Lanie Millar: One of my research specialties is Portuguese-speaking Africa, and particularly the period leading up to independence. I was fascinated by his work in general and by the place he held in the history and context of Portuguese-speaking African decolonization. He's one of the most important chroniclers of that period of mid-20th to late-20th century cultural development in that area, writing from the perspective of multiple different audiences in different languages, translating and explaining the independence fights. And yet, because he wrote in French and Portuguese, and he was outside of Angola, he has never been fully embraced by the national state establishment in Angola. Everyone knows about him, but they don't really read him carefully.
Fabienne Moore: Andrade was a multilingual, multicultural Black intellectual from the 20th century. He is a lesser-known voice who is incredibly persuasive and eloquent about questions of revolution. I care to understand how people live through revolutions, how they foment revolutions, what are the consequences of the revolutions, and he is one of those figures. He had a very moving life.
How did this become a project for you?
LM: It started off as a standard professor research project. I was interested in some of the introductions to poetry anthologies that he wrote and looking at the way that he was thinking about Black identity in the face of anti-Black colonial politics and then tracing what writers and poets had contributed to it. In the course of that research, I realized there's so much material that is not easily available. My initial thought was that I was going to translate five of his introductions to anthologies. Then as I kept digging, I realized there was much, much more material, and a significant amount of material in French. I thought the picture of his intellectual production would be incomplete if I just focused on Portuguese, and I approached Fabienne to collaborate.
FM: I have this spirit of curiosity. I'm always curious about the next thing, and I love to get involved with something new. When Lanie approached me about the French translations, I was inspired by a spirit of curiosity and a little bit of, "How come I don't know about this?" I wanted to know more and also practice collaborating because scholarship today in the humanities benefits from being collaborative.
What are some challenges with translating his work in these languages to English?
LM: Andrade had an incredible flexibility with toggling among registers. He wrote with phrases and words that meant a particular thing in the context of the circles that he was talking to at the time. We had to work on the best way to capture his wordplay and his figurative language. The challenges in translating were in both the particularity of his voice and his context and who he was speaking to. And then also the size of the project and making sure that what we settled on sounded in English like the way that we thought he sounded in French and Portuguese.
FM: The challenge is what happens when you travel between languages, which is what translation is about. You really get a sense of the genius of each language and the spirit of each language. And what is remarkable about Andrade is that he had a complete mastery of the French, the Portuguese and the Spanish languages. The challenge is how then to travel between this very elaborate, absolutely high register French into idiomatic English, where it reads fluently without a clunkiness that one would add if we were to respect the French original’s twists and turns. We had to strike a balance between being faithful to the initial French and at the same time wanting an English version that is accessible and fluid.

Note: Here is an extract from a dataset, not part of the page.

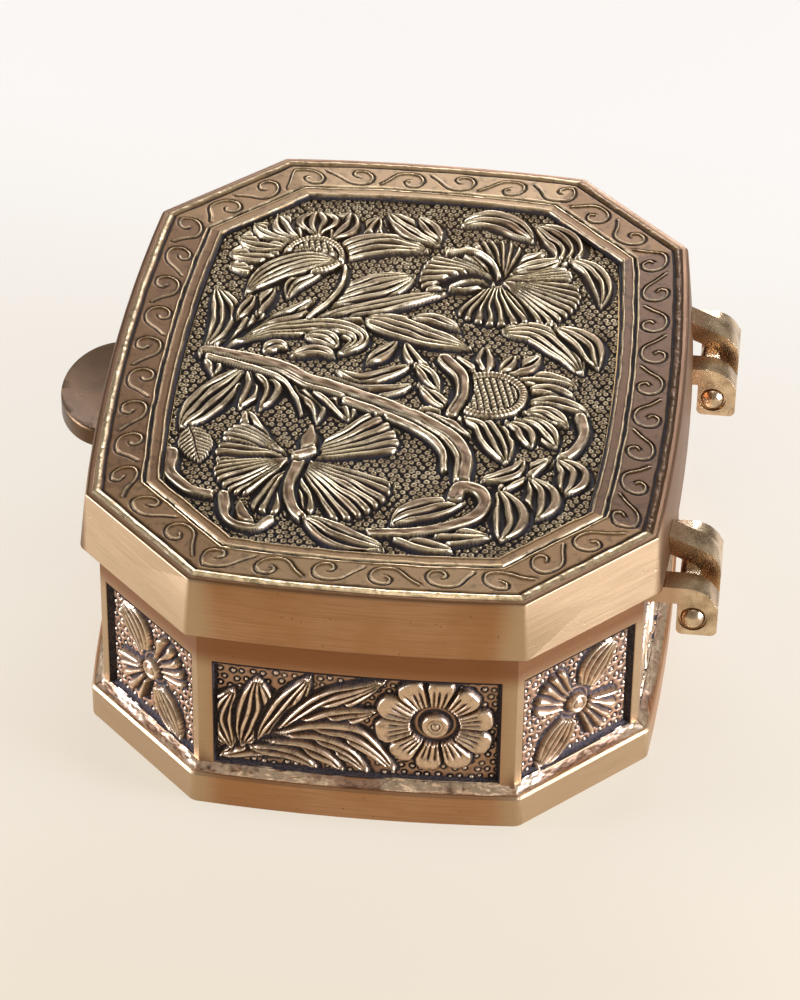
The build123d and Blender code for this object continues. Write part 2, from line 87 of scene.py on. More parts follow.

What are some discoveries you've made in reading these essays?
LM: I started off the project thinking of him as the theorist of this poetic movement in the 1950s, primarily in Portuguese, and discovered over the course of the work the incredible range and insightful contributions that he made to thinking about what should revolution look like, what should societies look like after they've gone through a process of armed struggle and revolutionary decolonization? He was really prescient about thinking about the problems that would come after independence. I wouldn’t have discovered the richness of his work if we hadn't been working with these texts so closely. The process of translation brought those out for me.
FM: For me, I discovered how a very deep thinker could have an impact on politics and academia. For the longest time, and it's still the case in some countries, the idea was that thinkers are there to help think through political issues. And this is exactly what Andrade did. He would write a manifesto to put ideas out there about independence and liberation.
How does the University of Oregon make this work possible?
LM: Something that is unique about the UO, and that is absolutely a reason that this project came to be as it did, is that we are in a romance languages department where our department teaches four different languages. We are in close contact with each other, and we collaborate. A figure like Andrade, who traveled all over the world, who lived in many different places, who spoke and wrote multiple languages fluently, to work with a figure like that needs a team of people who bring different perspectives to his work. This project is evidence of that character and that is unique to UO.
FM: When you research and teach a multilingual, transnational revolutionary figure, you are educating students about values, actions and modes of writing. The knowledge that this thinker existed, this is how they carried out their actions, this is how the work was perceived by his contemporaries, it provides an educational impact that is huge.